Of course, Odero is not the first to address this question (though his response to it presents a crucial step forward). Of those who have, one figure stands out: Léopold Sédar Senghor. In fact, reading this Senegalese statesman-poet, one gets the impression that, above all, it is with the thought of this intellectual giant that Odero dialogues in all his writings. Accordingly, in what follows, we first lay out Senghor’s “African memory”, that is, his reflections on African identity, or négritude. As we will see, his négritude is intimately tied to a certain reductionist materialism that undercuts his otherwise incisive affirmations. Next, we outline Odero’s response: a notion of “memory” that unites “psychic time and cosmic time” – in other words, an attempt to both firmly assert the interiority of the human person and ground it ontologically, an aim that he sees hinted at in Heidegger’s Being and Time (regardless of whether Heidegger actually achieves this aim). However, while Odero points in the right direction, his characterization of memory is ultimately incapable of attaining the ontological grounding that he seeks. To resolve this problem, we draw on the transcendental anthropology of Leonardo Polo to develop a notion of memory that engages the human being in his most intimate depths: the personal act of being. On this basis, we arrive at a surprising conclusion regarding the profound and perennial significance of Africa’s past.

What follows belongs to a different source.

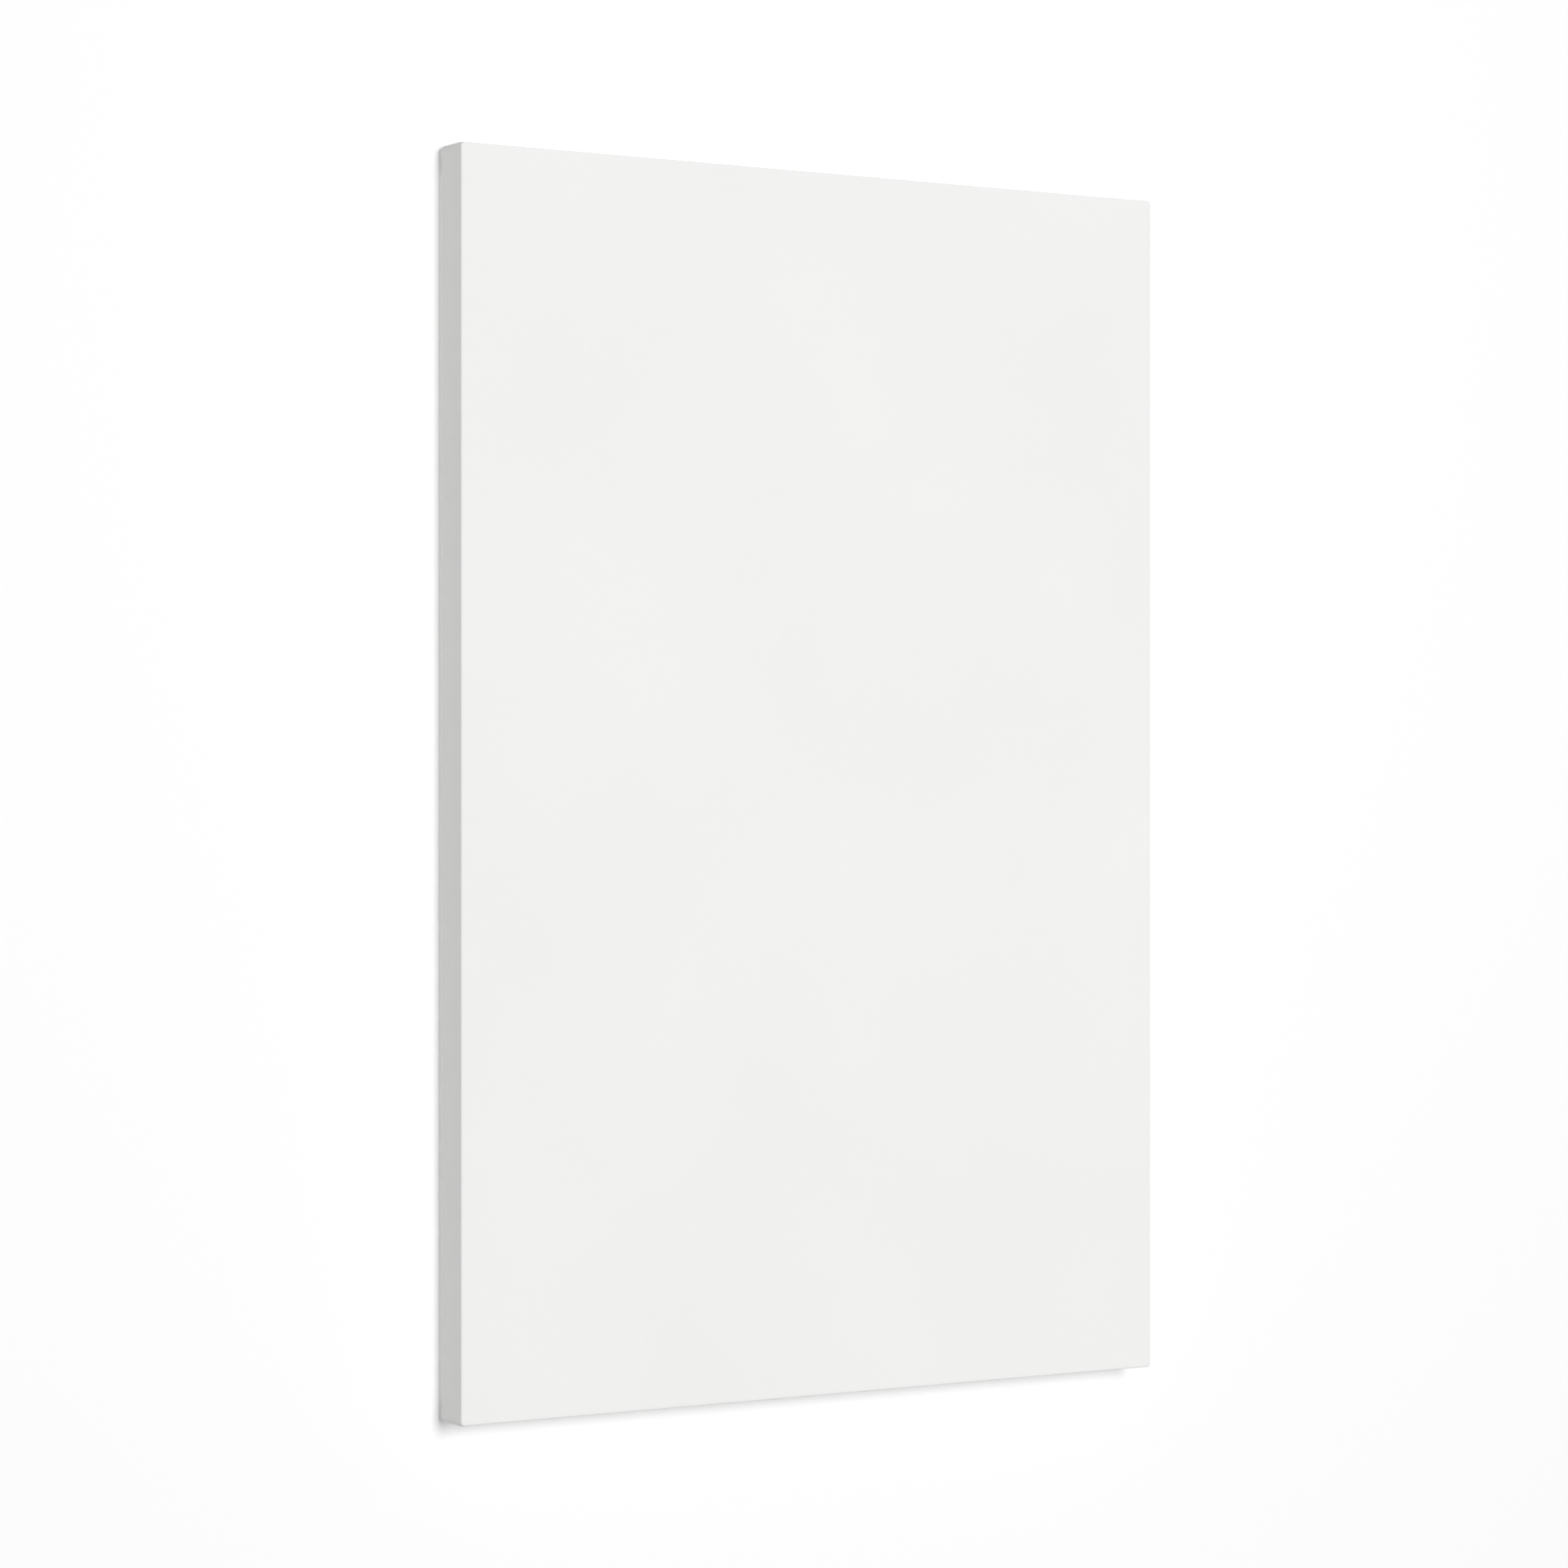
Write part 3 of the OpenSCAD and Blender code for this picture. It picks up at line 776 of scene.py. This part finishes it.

Senghor’s négritude: radiant blackness, tainted
Perhaps no other writer has captured the concept of Senghor’s négritude better than Sylvia Washington Bâ. Senghor himself would probably be the first to agree with this claim. In the preface to Bâ’s famous book published in 1973, The Concept of Négritude in the Poetry of Léopold Sédar Senghor, the Senegalese intellectual writes with his characteristic lyricism:
It is a curious sensation for a writer, especially a poet, to feel that he has been understood yet, at the same time, exposed and laid bare. He has been understood and he does not know whether to rejoice or to despair. It is an even stranger feeling to have someone show you in your own work thoughts you did not know you had had, feelings you did not know you had felt. And that was the jolt I had when I read Sylvia Washington Ba’s dissertation, revised and transformed into this book.
Accordingly, we rely on her work for our understanding of négritude in all that follows.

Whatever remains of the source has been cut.